Conclusion and Future Research Directions
To be able to face the threats of the future, sensor hardware and networks must be designed with resilience in mind. This resilience will require a compromise with the goals of efficiency, given the potential for additional resource costs incurred by adding sensors. By balancing both efficiency and resilience optimization, the framework proposed here seeks to address the challenges of this delicate trade-off.
Further research is required in several areas to advance resilience applications for sensor networks. The described methodology is focused on the absorption of disruptions, so that disabling one or more sensors does not lead to the loss of WSN functionality. Future research efforts could tackle the adaptivity and recovery aspects of resilience in WSNs.
This research should center on ensuring the resilience of cyber-physical systems as a whole. In this context, sensors may not just deliver information to end users but could inform an automated response by the system to automatically recover from a threat. Technologies such as edge computing have the potential to further strengthen system resilience through redundancy in their computing nodes, in the same fashion as redundant sensors.

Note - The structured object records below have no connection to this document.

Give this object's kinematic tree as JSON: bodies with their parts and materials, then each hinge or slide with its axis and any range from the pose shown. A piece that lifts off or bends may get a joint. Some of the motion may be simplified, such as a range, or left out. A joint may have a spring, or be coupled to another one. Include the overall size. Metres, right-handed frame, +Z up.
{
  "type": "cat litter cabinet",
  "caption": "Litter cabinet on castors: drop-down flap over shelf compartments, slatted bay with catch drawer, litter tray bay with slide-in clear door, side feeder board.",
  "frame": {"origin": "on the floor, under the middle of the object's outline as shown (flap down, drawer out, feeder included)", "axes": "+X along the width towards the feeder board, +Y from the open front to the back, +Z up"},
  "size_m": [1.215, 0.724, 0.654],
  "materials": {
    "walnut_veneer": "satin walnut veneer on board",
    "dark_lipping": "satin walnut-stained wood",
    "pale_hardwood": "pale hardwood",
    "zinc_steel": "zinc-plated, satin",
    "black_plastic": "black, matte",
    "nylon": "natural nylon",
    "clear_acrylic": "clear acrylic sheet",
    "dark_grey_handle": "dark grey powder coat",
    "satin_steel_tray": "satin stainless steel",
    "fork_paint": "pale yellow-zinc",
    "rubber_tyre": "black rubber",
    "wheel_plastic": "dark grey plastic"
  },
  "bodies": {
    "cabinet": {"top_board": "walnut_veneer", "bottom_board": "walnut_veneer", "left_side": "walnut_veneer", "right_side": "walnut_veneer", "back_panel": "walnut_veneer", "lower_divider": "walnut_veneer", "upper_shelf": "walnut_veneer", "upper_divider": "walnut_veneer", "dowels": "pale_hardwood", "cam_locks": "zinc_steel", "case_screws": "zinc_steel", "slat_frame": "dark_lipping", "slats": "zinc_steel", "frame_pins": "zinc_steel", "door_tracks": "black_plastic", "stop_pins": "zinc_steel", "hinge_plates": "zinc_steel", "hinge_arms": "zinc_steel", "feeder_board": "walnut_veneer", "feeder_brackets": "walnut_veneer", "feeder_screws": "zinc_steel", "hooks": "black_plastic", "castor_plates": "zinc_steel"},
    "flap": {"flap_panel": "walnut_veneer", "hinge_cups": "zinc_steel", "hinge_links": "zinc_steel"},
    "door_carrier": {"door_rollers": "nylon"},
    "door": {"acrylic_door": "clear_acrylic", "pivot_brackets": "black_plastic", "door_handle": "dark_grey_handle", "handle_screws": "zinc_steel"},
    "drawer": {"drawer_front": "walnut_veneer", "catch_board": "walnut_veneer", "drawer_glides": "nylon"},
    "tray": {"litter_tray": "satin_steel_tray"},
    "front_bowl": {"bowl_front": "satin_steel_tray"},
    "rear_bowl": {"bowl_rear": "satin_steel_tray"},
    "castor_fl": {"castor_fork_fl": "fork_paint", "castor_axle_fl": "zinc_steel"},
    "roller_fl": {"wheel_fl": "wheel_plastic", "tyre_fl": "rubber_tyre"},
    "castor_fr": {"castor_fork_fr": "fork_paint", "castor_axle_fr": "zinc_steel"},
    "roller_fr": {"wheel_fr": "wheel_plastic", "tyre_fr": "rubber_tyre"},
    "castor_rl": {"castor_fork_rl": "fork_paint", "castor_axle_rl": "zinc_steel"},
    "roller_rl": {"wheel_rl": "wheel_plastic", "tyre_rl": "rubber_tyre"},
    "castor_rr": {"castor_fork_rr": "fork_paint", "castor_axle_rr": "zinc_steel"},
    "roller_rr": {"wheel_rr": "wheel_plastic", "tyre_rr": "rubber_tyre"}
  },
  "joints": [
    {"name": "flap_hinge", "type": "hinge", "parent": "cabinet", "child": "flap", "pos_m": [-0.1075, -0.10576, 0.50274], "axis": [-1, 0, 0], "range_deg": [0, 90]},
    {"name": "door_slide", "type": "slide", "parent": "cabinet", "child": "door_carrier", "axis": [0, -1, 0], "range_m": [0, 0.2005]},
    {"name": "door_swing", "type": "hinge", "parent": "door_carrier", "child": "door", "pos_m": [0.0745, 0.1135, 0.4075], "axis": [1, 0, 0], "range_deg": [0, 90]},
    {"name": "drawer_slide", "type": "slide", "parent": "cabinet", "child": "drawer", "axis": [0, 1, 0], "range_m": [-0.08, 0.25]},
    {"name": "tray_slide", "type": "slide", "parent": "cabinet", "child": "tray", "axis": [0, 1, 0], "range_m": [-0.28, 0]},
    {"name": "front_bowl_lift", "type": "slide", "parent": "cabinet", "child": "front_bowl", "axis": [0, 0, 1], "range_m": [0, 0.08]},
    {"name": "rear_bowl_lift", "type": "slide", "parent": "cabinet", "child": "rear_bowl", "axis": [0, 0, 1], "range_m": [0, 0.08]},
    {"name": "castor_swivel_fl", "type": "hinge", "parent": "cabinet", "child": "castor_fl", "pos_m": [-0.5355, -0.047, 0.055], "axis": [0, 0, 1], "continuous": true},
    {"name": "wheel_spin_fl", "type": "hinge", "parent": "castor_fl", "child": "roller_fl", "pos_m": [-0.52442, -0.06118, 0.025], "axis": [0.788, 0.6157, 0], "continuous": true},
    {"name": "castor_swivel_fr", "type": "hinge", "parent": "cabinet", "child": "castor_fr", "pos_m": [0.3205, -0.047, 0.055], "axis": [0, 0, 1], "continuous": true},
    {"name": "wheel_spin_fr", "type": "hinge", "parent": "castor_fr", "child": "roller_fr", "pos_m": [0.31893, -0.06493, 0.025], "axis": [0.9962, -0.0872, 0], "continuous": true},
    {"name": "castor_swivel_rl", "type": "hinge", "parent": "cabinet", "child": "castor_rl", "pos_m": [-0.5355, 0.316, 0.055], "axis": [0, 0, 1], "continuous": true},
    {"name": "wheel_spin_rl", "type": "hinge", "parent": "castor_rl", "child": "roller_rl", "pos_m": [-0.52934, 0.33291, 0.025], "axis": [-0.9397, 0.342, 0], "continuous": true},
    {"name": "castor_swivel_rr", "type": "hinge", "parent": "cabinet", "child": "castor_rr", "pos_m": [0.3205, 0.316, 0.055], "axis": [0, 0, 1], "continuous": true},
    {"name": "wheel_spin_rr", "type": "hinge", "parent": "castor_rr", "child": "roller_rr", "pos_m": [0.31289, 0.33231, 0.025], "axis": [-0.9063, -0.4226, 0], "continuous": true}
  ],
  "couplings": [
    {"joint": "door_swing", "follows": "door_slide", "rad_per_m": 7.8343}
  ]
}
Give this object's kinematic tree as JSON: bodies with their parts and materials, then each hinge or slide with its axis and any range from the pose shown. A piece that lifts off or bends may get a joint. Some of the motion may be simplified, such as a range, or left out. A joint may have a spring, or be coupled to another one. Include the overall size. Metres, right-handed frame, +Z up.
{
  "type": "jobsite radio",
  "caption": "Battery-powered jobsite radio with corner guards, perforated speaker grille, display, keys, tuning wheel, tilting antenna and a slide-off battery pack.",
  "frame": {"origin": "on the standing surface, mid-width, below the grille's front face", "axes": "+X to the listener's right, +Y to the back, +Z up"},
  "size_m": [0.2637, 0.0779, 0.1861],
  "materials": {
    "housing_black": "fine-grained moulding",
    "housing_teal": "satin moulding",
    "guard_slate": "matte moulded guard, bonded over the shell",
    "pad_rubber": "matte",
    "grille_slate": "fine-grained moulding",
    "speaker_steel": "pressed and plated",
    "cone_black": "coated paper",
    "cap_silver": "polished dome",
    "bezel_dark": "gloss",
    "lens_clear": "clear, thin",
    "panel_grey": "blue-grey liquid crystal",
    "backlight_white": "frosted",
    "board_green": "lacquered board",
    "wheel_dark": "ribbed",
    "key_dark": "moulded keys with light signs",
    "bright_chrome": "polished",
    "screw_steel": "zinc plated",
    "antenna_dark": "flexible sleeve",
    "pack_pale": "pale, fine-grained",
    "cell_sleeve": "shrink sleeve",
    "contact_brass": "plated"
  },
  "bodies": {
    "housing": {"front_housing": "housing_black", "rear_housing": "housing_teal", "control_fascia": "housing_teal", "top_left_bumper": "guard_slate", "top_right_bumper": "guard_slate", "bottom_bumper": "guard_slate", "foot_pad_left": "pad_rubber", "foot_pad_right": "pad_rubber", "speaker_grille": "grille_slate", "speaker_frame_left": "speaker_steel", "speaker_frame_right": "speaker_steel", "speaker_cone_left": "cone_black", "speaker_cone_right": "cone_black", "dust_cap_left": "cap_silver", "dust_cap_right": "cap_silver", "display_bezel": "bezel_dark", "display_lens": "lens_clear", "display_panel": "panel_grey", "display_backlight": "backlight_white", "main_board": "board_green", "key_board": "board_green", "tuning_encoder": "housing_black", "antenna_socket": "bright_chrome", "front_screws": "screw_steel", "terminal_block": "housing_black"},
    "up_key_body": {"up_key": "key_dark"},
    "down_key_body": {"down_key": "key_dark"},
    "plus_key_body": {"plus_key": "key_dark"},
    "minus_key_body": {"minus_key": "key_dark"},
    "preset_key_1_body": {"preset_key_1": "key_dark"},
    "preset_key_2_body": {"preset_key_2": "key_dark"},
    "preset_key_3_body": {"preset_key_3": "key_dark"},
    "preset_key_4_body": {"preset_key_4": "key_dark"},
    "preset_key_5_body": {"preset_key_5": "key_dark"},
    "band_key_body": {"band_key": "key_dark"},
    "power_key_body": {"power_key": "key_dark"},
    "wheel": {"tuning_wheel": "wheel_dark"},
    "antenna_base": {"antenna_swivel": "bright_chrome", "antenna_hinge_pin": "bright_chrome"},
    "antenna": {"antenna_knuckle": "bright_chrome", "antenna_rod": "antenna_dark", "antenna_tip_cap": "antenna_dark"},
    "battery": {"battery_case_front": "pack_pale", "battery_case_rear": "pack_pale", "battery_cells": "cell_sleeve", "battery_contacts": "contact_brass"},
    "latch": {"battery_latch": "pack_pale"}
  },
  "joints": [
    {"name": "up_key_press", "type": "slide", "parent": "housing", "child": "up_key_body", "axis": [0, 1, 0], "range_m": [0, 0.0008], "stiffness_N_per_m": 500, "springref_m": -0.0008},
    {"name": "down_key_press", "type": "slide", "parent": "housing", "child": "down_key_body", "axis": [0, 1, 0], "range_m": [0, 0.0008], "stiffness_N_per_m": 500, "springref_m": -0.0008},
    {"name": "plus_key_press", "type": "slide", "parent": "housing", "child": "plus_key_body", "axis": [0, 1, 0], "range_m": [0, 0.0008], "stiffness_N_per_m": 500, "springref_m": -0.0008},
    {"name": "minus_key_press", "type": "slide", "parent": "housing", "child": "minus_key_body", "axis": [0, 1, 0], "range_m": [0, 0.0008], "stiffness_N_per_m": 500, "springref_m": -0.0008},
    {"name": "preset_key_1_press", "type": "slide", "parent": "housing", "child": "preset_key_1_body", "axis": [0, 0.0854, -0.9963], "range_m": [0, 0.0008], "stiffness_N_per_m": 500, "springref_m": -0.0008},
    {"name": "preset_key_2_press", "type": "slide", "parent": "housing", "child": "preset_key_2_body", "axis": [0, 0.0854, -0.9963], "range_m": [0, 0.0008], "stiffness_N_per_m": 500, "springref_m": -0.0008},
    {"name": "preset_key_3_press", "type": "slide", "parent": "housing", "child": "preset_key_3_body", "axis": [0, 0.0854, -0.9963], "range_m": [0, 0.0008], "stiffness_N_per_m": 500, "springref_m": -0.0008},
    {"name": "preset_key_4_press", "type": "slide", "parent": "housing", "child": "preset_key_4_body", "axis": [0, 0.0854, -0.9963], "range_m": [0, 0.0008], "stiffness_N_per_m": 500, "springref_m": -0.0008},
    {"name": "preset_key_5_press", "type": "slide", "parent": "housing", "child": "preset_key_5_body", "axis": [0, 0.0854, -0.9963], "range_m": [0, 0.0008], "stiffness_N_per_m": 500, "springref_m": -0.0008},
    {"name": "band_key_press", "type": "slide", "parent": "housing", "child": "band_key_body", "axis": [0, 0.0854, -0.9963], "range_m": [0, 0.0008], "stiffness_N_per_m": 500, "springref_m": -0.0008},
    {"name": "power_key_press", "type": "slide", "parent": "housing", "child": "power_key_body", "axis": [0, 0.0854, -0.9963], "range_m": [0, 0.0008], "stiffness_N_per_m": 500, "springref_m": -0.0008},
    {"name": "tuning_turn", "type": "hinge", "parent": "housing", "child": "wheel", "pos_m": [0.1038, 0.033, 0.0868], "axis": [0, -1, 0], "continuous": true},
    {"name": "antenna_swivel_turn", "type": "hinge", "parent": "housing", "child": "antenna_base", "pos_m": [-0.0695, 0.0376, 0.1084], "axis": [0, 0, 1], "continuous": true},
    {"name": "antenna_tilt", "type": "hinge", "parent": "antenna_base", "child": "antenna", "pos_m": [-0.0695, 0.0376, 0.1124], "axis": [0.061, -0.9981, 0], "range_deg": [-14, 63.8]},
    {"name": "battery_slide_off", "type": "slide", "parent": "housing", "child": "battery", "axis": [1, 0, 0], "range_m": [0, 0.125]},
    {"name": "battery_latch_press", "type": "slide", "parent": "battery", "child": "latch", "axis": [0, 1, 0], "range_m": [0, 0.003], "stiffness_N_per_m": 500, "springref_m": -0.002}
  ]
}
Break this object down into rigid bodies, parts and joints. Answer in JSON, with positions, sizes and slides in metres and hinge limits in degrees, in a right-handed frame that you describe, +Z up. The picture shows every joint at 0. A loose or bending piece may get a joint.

Furthermore, maintaining the ability to process data collected from sensors through artificial intelligence or digital twin tools will require fast optimization solutions, particularly when a decision-maker response is required during a disruption. In all these related areas, developers must move away from the traditional focus on efficiency and consider how to assess and incorporate resilience into system design.
By incorporating resilience into all levels of cyber-physical monitoring and control systems, users can be better prepared to maintain or recover functionality in the face of disasters. This approach will be crucial for ensuring the reliable and resilient performance of critical infrastructure and services, especially in disaster-prone regions.